31 год
Про идентичность я даже не вспомню. Но точно знаю, что с половым созреванием пришло понимание, что да, девочки мне не интересны, а мальчики — наоборот. Это было как-то резко. Тут я еще с пацанами тряс чужие яблочные сады, а потом — бац, подростковый возраст, и я понимаю, что меня тянет к парням… Причем не к моим одногодкам, меня тянет к людям постарше.
В 14 лет у меня случился первый секс. Как-то так получилось, что был мой день рождения, мы отмечали в компании, там был симпатичный мальчик, удалось его соблазнить… Для него это был первый опыт, как и для меня – но там прям три в одном было: и первый секс, и первый алкоголь, и первая сигарета. Резко вырос (смеется). Мы встречались около четырех лет, но итоге с ним не сложилось по определенным причинам. Поэтому я поступил подальше, из Пинска — в Гомель.
Были, конечно, насмешки одноклассников. Я никому не признавался, что я гей. С родителями — у меня только мама и старший брат — бесполезно было разговаривать. Затвердевшее сознание, которое не сломаешь и топором. Но теперь мне ясно, что меня было видно: сейчас, глядя на подростков, я понимаю, кто ЛГБТ, а кто нет. Но у меня был закаленный характер. Пинск — маленький провинциальный город, я рос без отца, издевки были, и это меня закалило, уже к 14 годам мне стало начхать на мнение людей. Даже если мне скажут что-то в лицо, погавкаются со мной, я погавкаюсь ответ.

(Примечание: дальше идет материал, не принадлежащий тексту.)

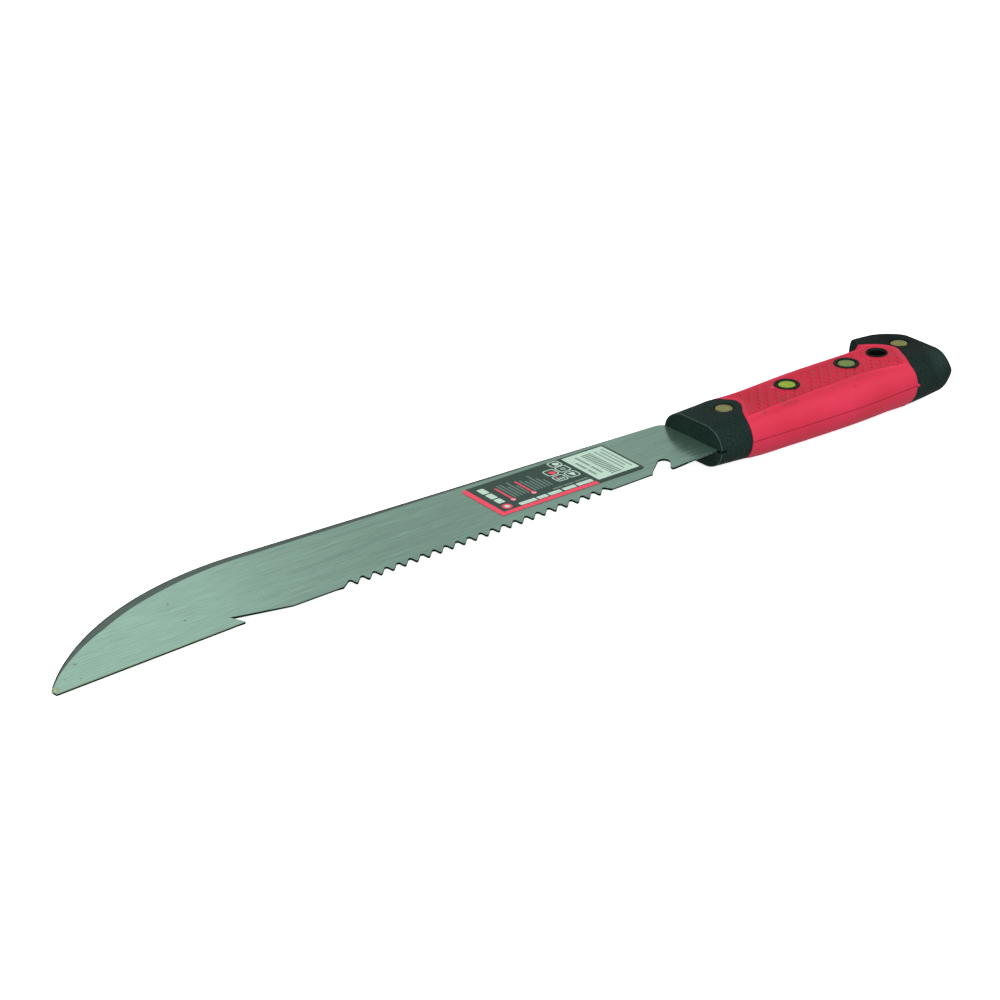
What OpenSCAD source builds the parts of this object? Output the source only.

Душевных волнений нет, разве что иногда переживаю, что нахамил в ответ, не сдержался.
Это было время, когда только появился проводной интернет, порнокартинка на телефон грузилась полчаса пикселями, какие нафиг чаты… Но тогда появилась «Мамба», я приезжал в Пинск, на «Мамбе» знакомился с людьми (с некоторыми до сих пор поддерживаю связь, кто-то уехал в Минск, кто-то дальше), мы обменивались фотографиями. Никто не показывал лиц, конечно, в маленьком городе было много опасений, что девушка или ревнивая жена узнает, что ты гей. Не представляю, как и где общались геи раньше, которые старше нас. Т.е. одно дело Москва, где было больше возможностей, но маленькие городки?

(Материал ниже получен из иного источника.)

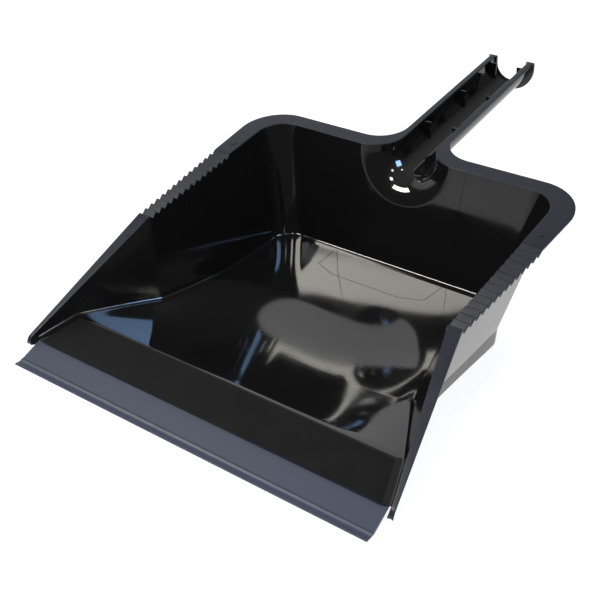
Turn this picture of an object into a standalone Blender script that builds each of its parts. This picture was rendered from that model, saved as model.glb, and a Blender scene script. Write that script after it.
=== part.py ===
"""Large black dustpan: one moulded pan with an open-channel handle, and a soft lip along its front.

Modelled in metres with +Z up. The mouth faces -Y, the handle points to +Y, and the pan is
symmetric about X = 0. The dimensions below are in millimetres. Those along Y are counted from the
front edge of the lip, those along Z from the ground; the object is then centred on its origin.
"""
from math import cos, pi, radians, sin, tan

import bmesh
import bpy
from mathutils import Matrix, Vector

MM = 0.001
LENGTH = 500.0                 # front edge of the lip to the end of the handle
GAP = 0.3                      # clearance between the lip and the moulding
WALL = 2.4                     # moulded wall thickness

# Rim: the plane of the rear rim and handle, and the straight slope down to the mouth.
FOLD_Y, FOLD_Z = 125.0, 88.6   # where the sloping rim meets the rear rim
RIM_TILT = radians(13.5)
TIP_Y, TIP_Z = 18.5, 13.0      # front end of the sloping rim
TIP_INNER, TIP_OUTER = 158.8, 161.8
FOLD_INNER, FOLD_OUTER = 133.0, 143.8

# Comb: triangular teeth across the rim on both sides.
TEETH, TOOTH_PITCH, TOOTH_DEPTH = 14, 7.5, 3.0
COMB_INNER, COMB_OUTER = 136.0, 152.5     # half widths at its rear end

# Rear corners, as half width, rear edge and corner radius.
RIM_CORNER = (137.0, 297.4, 24.0)
FLANGE_CORNER = (155.5, 312.5, 37.0)
FLOOR_CORNER = (115.5, 291.8, 22.0)

# Floor, with a ridge at its front and a ramp down to the lip.
FLOOR_REAR_Z, FLOOR_FOLD_Z = 28.6, 22.0
FLOOR_FOLD = (116.8, 121.3)
FLOOR_SAG = 6.0                # how far the floor sags between its fold and its rear edge
FOLD_SOFTNESS = 30.0           # half length over which the fold is eased
HOLLOW_MIDDLE, HOLLOW_FRONT = 3.2, 5.0    # further depth of the floor away from the side walls
TIP_FOOT = (157.6, TIP_Y, 9.5)
RAMP_END = (156.2, 25.4, 12.7)
RIDGE = (146.5, 56.7, 23.4)
RAMP_TOP_Y, RIDGE_TOP_Y = 25.8, 58.5      # where the columns over the ramp's ends meet the rim
FLARE = 0.15                   # outward lean of the walls beside the ramp
RAMP_FRONT_THICKNESS = 1.2
SKIRT_HEIGHT = 14.0            # upright band around the foot
TIP_FOOT_Z = 7.5               # the foot rises from the ground to here at the tips
FOOT_RISE_LENGTH = 45.0
BAND_SHARE = 0.6               # the band's height where the floor comes too low for it

# Handle: a channel open at the top, entered from the pan through a bell mouth.
MOUTH_HALF, MOUTH_DEPTH = 45.0, 46.0
CHANNEL_HALF, CHANNEL_DEPTH = 16.8, 23.3
HANDLE_HALF = 22.2             # half width over the handle's top edges
HANDLE_FILLET = 27.0           # plan radius between the rear flange and the handle
RIB_Y = (359.0, 424.0, 488.0)
RIB_TOP, RIB_FOOT, RIB_REACH, RIB_THICKNESS = 3.5, 20.0, 10.5, 1.6
RIB_LEAN, RIB_SIDE_SHARE = 0.5, 0.6       # how its free edge leans, how far down its buried edge goes
END_PLATE = 2.6                # thickness of the collar that closes the handle's end
END_OUTER_HALF, END_OUTER_DEPTH = 23.6, 31.0
END_INNER_HALF, END_INNER_DEPTH = 15.2, 22.6
END_RISE = 0.3                 # how far the collar's ends stop below the rim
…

В Гомеле я жил на своей квартире, и это было хорошо. Либидо зашкаливает, город больше, геев больше, ты сам себе хозяин. В Пинске на «Мамбе» — человек 15, а в Гомеле — в 10 раз больше. Я хотел нагуляться, после первых отношений с парнем, в которых я столкнулся с сильным предательством, я зачерствел. Занял такую позицию, что мы знакомимся только для секса и потом разбегаемся, никто ни к кому в жизнь не лезет, но многим хотелось какого-то продолжения, свиданий.
На пятом курсе я познакомился с моим нынешним партнером. Я и до этого задумывался в моменты грусти, что хочу серьезных отношений, мол, годы идут, а ты никому не нужен. Вообще я считаю, что ЛГБТК-люди, вне зависимости от гендерной идентичности или сексуальности, больше подвержены депрессии. Мы живем в мире, который нас не сильно принимает, у нас будто слабый защитный барьер. У меня тоже был депрессивный эпизод, благо с ним удалось справиться.

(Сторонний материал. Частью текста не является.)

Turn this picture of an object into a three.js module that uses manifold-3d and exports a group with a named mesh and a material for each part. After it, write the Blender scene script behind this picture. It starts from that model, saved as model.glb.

Хотите отношений — не думайте о них, говорю я всем. На пятом курсе, я думал уезжать в Чехию после университета, но тут в сентябре на «Мамбе» списался с Максимом. Почему бы не сходить на свидание? Встретились в кафе, посидели, пирожные, все дела, потом я убежал по делам. Еще списывался с ним. Потом я устроил Максиму скандал, потому что он проговорился, что состоит в отношениях с другим мужчиной. Меньше всего на свете мне хотелось влезать в чью-то семью. Я Максима предупредил, что пока он несвободен, мы даже видеться не будем. В итоге он поговорил со своим парнем и расстался, так как чувств к нему не испытывал уже. А дальше как-то понеслось-поехало, мы съехались. Потом я понял, что все-таки из Беларуси не уезжаю. Мы уже столько лет вместе. Мы знаем слабые места друг друга, но не бьем в них. Это любовь, что сказать.
Я с родными не разговариваю ни об ориентации, ни о своих отношениях. И мои родители, и родители Максима, думаю, заняли такую позицию — извини меня, — мы уже столько лет живем вместе… Последний год для меня, конечно, отдых, до этого мама все хотела внука, а тут брат наконец женился, родили ребенка. В моей семье только тетя адекватная, как мне кажется, мы с ней тоже не разговаривали особо про мою жизнь, но я знаю, что она сама последние три года «дружит» с женщиной, растят собаку вместе, цветы рассаживают. Еще знаю, что она не гомофобна. Как-то она жила у нас неделю, сказала, уезжая, мол, тебе очень с Максимом повезло. Но, думаю, если ей рассказать напрямую, она всем разболтает. Очень хочу рассказать близким на самом деле, у нас же с Максимом была свадьба.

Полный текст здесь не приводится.